** START OF DATASET **
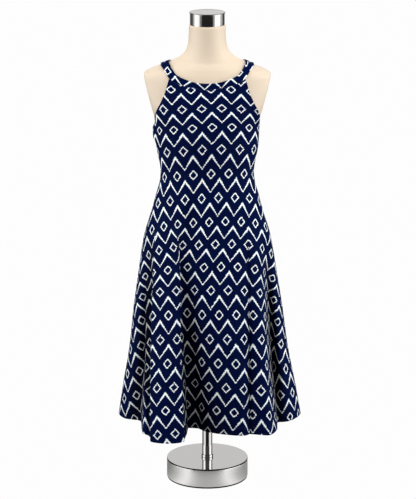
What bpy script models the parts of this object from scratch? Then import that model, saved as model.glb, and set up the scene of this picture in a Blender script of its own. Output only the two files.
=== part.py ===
"""Halter dress, worn by a limbless dress form that stands on a round metal base.

Metres, +Z up.  The dress faces -Y and the origin is the centre of the base's underside.

Two tables drive every curved piece: FORM_SECTIONS gives the body's horizontal sections and
SKIRT_SECTIONS those of the skirt where it leaves the body.  A point of either surface is asked
for by its turn (degrees from the centre front, positive towards +X, 180 at the centre back)
and its height.  The skirt's folds come from SKIRT_FOLDS, a row for each ridge and valley.
"""

import math

import bmesh
import bpy
from mathutils import Vector

# ------------------------------------------------------------------ driving dimensions
MM = 0.001

# The stand, from the floor up.
BASE_RADIUS = 0.1015
BASE_HEIGHT = 0.050
BASE_EDGE = 0.0016
BASE_SOCKET_DEPTH = 0.022
COLLAR_RADIUS = 0.0146
COLLAR_HEIGHT = 0.007
POLE_RADIUS = 0.0127
POLE_TOP = 0.575
NECK_CAP_RADIUS = 0.0424
NECK_CAP_HEIGHT = 0.0305
NECK_CAP_LIP = 0.0011
NECK_CAP_LIP_HEIGHT = 0.0024

# The cloth.
CLOTH_THICKNESS = 0.0015
CLOTH_CLEARANCE = 0.0016
HEM_HEIGHT = 0.164
UNDERARM_HEIGHT = 0.895
ARMHOLE_TOP = 1.0255
FOLD_GROWTH = 1.25

# Play between neighbours.
GAP = 0.0003
EDGE = GAP / 2
MERGE_DISTANCE = 0.00005

# Mesh density.
FORM_COLUMNS = 36
PANEL_COLUMNS = 40
SKIRT_ROWS = 10
WAIST_ROWS = 11
BODICE_ROWS = 7
BAND_COLUMNS_PER_STRAP = 8
ROUND_SIDES = 40

# The form's sections: height, half width, depth to the front, depth to the back, squareness
# (2 is an ellipse, more is squarer).
FORM_SECTIONS = [
    (0.515, 0.1250, 0.0740, 0.0820, 2.2),
    (0.518, 0.1330, 0.0800, 0.0885, 2.2),
    (0.526, 0.1380, 0.0840, 0.0930, 2.2),
    (0.545, 0.1405, 0.0860, 0.0960, 2.2),
    (0.580, 0.1415, 0.0875, 0.0975, 2.2),
    (0.620, 0.1400, 0.0880, 0.0965, 2.2),
    (0.670, 0.1335, 0.0870, 0.0915, 2.2),
    (0.710, 0.1255, 0.0840, 0.0845, 2.2),
    (0.740, 0.1180, 0.0810, 0.0790, 2.2),
    (0.765, 0.1130, 0.0785, 0.0745, 2.2),
    (0.786, 0.1112, 0.0778, 0.0728, 2.2),
    (0.805, 0.1128, 0.0785, 0.0725, 2.2),
    (0.830, 0.1180, 0.0810, 0.0740, 2.2),
    (0.860, 0.1222, 0.0840, 0.0775, 2.2),
    (0.890, 0.1235, 0.0850, 0.0800, 2.2),
    (0.912, 0.1258, 0.0840, 0.0805, 2.2),
    (0.935, 0.1360, 0.0815, 0.0800, 2.2),
    (0.960, 0.1475, 0.0780, 0.0790, 2.2),
    (0.985, 0.1555, 0.0735, 0.0765, 2.2),
    (1.006, 0.1590, 0.0692, 0.0735, 2.2),
    (1.020, 0.1585, 0.0665, 0.0710, 2.2),
    (1.030, 0.1535, 0.0640, 0.0688, 2.2),
    (1.038, 0.1415, 0.0612, 0.0667, 2.2),
    (1.046, 0.1205, 0.0582, 0.0645, 2.2),
    (1.053, 0.1020, 0.0548, 0.0622, 2.15),
    (1.060, 0.0850, 0.0516, 0.0596, 2.1),
    (1.068, 0.0700, 0.0490, 0.0565, 2.05),
    (1.077, 0.0580, 0.0474, 0.0530, 2.0),
    (1.090, 0.0500, 0.0462, 0.0495, 2.0),
    (1.108, 0.0460, 0.0450, 0.0465, 2.0),
    (1.130, 0.0446, 0.0445, 0.0448, 2.0),
    (1.1435, 0.0444, 0.0444, 0.0444, 2.0),
    (1.1465, 0.0436, 0.0436, 0.0436, 2.0),
    (1.1475, 0.0422, 0.0422, 0.0422, 2.0),
]
NECK_TOP = FORM_SECTIONS[-1][0]

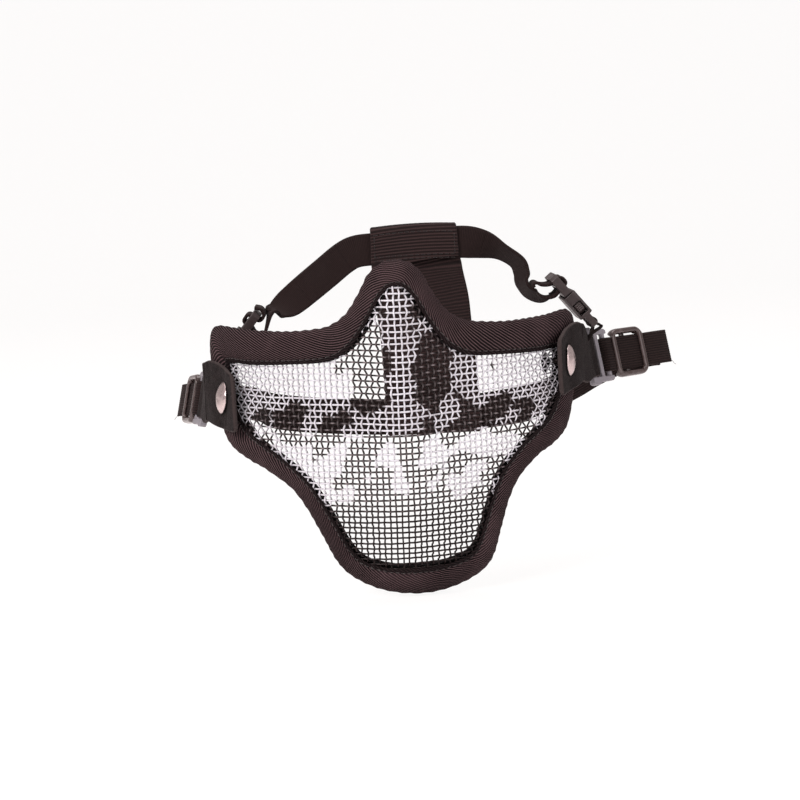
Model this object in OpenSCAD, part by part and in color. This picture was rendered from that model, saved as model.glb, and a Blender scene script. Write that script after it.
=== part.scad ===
// Lower-face mask: woven wire shell with a padded tape edge, riveted felt side
// tabs, ring brackets, strap sliders, side-release buckles and an elastic
// head harness. Millimetres, upright as worn: +Z up, the front faces -Y.
// The origin is the centre of the face opening on the mid-plane.
// "Right" is +X, the right-hand side as seen from the front.

/* [Shell] */
// Radius of the wrap around the face
face_radius = 86; // [82:1:90]
// Depth of the wrap from nose line to rear edge
face_depth = 85; // [80:1:90]
// How far the nose ridge stands in front of the origin
nose_reach = 78; // [74:1:82]
// Height of the nose ridge over the cheeks
ridge_height = 10; // [6:0.5:12]
// Thickness of the woven wire sheet
mesh_thick = 1.2; // [0.9:0.1:1.3]
// Smoothing steps between outline control points
steps = 2; // [1:1:3]
// Sideways lean of the bent chin, per millimetre below the cheeks
chin_lean = 0.105; // [0:0.005:0.12]

/* [Rivets and tabs] */
// Distance of each rivet from the mid-plane, along the wrap
rivet_along = 81.5; // [80.5:0.5:83]
// How far each rivet leans outwards from the shell's own normal, in degrees
rivet_tilt = 20; // [16:1:22]
// How far the right rivet sits above the left one, halved
rivet_rise = 4.8; // [0:0.2:6]
// Diameter of the domed rivet cap
cap_diameter = 14; // [12:0.5:15]
// Diameter of the rivet shank
shank_diameter = 3.4; // [3:0.1:4]
// Running clearance of the felt hole on the shank
bore_gap = 0.1; // [0.05:0.05:0.3]
// Thickness of the felt tab
felt_thick = 2; // [1.6:0.1:2.2]

/* [Rings and webbing] */
// Width of the harness webbing
web_width = 15; // [14:0.5:15.5]
// Distance from the inner to the outer ring bar
ring_pitch = 11.6; // [11:0.2:12.4]
// Free length of the webbing tail past the slider
tail_length = 14.5; // [12:0.5:20]

/* [Harness] */
// Width of the wide back panel at its top edge
panel_width = 40.7; // [38:0.5:44]
// Sideways set of the soft harness from the mid-plane
panel_x = 13.2; // [6:0.2:15]
// Thickness of one elastic layer
elastic_thick = 1.5; // [1.2:0.1:1.6]

/* [Hidden] */
$fn = 40;

// Outer edge of the tape, nose to chin: [distance along the wrap, height].
OUTER_EDGE = [
    [0, 54.1], [5.4, 53.1], [10.9, 48.5], [14.7, 41.4], [20.5, 33], [27.8, 27.9],
    [35.1, 26.1], [51.6, 25], [74.2, 25.3], [98.7, 25.6], [107.2, 19.5], [105.5, 1.7],
    [98.3, -12.8], [89.5, -23.8], [73.9, -30.1], [63.7, -33.2], [52.3, -40.1],
    [45.3, -49.5], [40.6, -60.5], [35.3, -74.8], [29.4, -82.5], [19.8, -88.1],
    [9.6, -91], [0, -91.9]];
// Inner edge of the tape, where the wire shows, matched point for point.
INNER_EDGE = [
    [0, 43.8], [2.9, 42.9], [6.2, 39.1], [9.1, 34], [13.8, 26], [20.7, 17.8],
    [30, 13.1], [47.4, 11.8], [68.4, 11], [82.3, 11.2], [85, 9.2], [83.2, -2.5],
    [79.5, -10.6], [72.4, -17.8], [62.3, -23.1], [53.6, -27.7], [44.3, -35.1],
    [38.6, -43.3], [33.7, -54], [28, -67.6], [22.7, -74.2], [13.9, -77.3],
    [6, -78.3], [0, -78.4]];

// ---------- shell surface ----------
crown_z = -3;         // height where the shell stands furthest forward
lean_start_z = -27;   // the chin leans below this height
normal_step = .5;     // half span of the slopes behind each normal

function mix(from, to, part) = from + (to - from) * part;
function unit(v) = v / norm(v);
function smooth_step(from, to, x) =
    let (part = max(0, min(1, (x - from) / (to - from))))
    part * part * (3 - 2 * part);

// Setback of the shell above and below the crown.
function crown_setback(z) = (z > crown_z ? 0.0035 : 0.0038) * pow(z - crown_z, 2);
// Setback of the cheeks behind the ridge, and the ridge's width.
function cheek_setback(z) = 2 + ridge_height * smooth_step(-35, 5, z);
function ridge_width(z) = 16 - 3 * smooth_step(0, 45, z);

// A point of the shell's mid surface, from distance along the wrap and height.
function surface_point(along, z) =
    let (angle = along / face_radius * 180 / PI, x = face_radius * sin(angle))
    [x,
     -nose_reach + face_depth * (1 - cos(angle)) + crown_setback(z)
        + cheek_setback(z) * (1 - exp(-pow(x / ridge_width(z), 2))),
     z];
// Outward normal of the shell.
function surface_normal(along, z) = unit(cross(
    surface_point(along + normal_step, z) - surface_point(along - normal_step, z),
    surface_point(along, z + normal_step) - surface_point(along, z - normal_step)));
// The point that stands off the surface at place = [along, z].
function stand_off(place, distance) =
    surface_point(place.x, place.y) + distance * surface_normal(place.x, place.y);

// ---------- smooth curves through control points ----------
// Catmull-Rom point between b and c.
function spline(a, b, c, d, t) = 0.5 * ((2 * b) + (c - a) * t
    + (2 * a - 5 * b + 4 * c - d) * t * t + (3 * b - a - 3 * c + d) * t * t * t);
function smooth_loop(points, count) =
    let (n = len(points))
    [for (i = [0:n - 1]) for (j = [0:count - 1])
        spline(points[(i + n - 1) % n], points[i], points[(i + 1) % n],
            points[(i + 2) % n], j / count)];
function smooth_path(points, count) =
    let (n = len(points))
    [for (i = [0:n - 2]) for (j = [0:count - 1])
        spline(points[max(i - 1, 0)], points[i], points[i + 1],
            points[min(i + 2, n - 1)], j / count),
     points[n - 1]];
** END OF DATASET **
YOUR INSTRUCTIONS: Report the number of lines in the entries above that include the word "picture" and add nothing to it.

RESPONSE: 2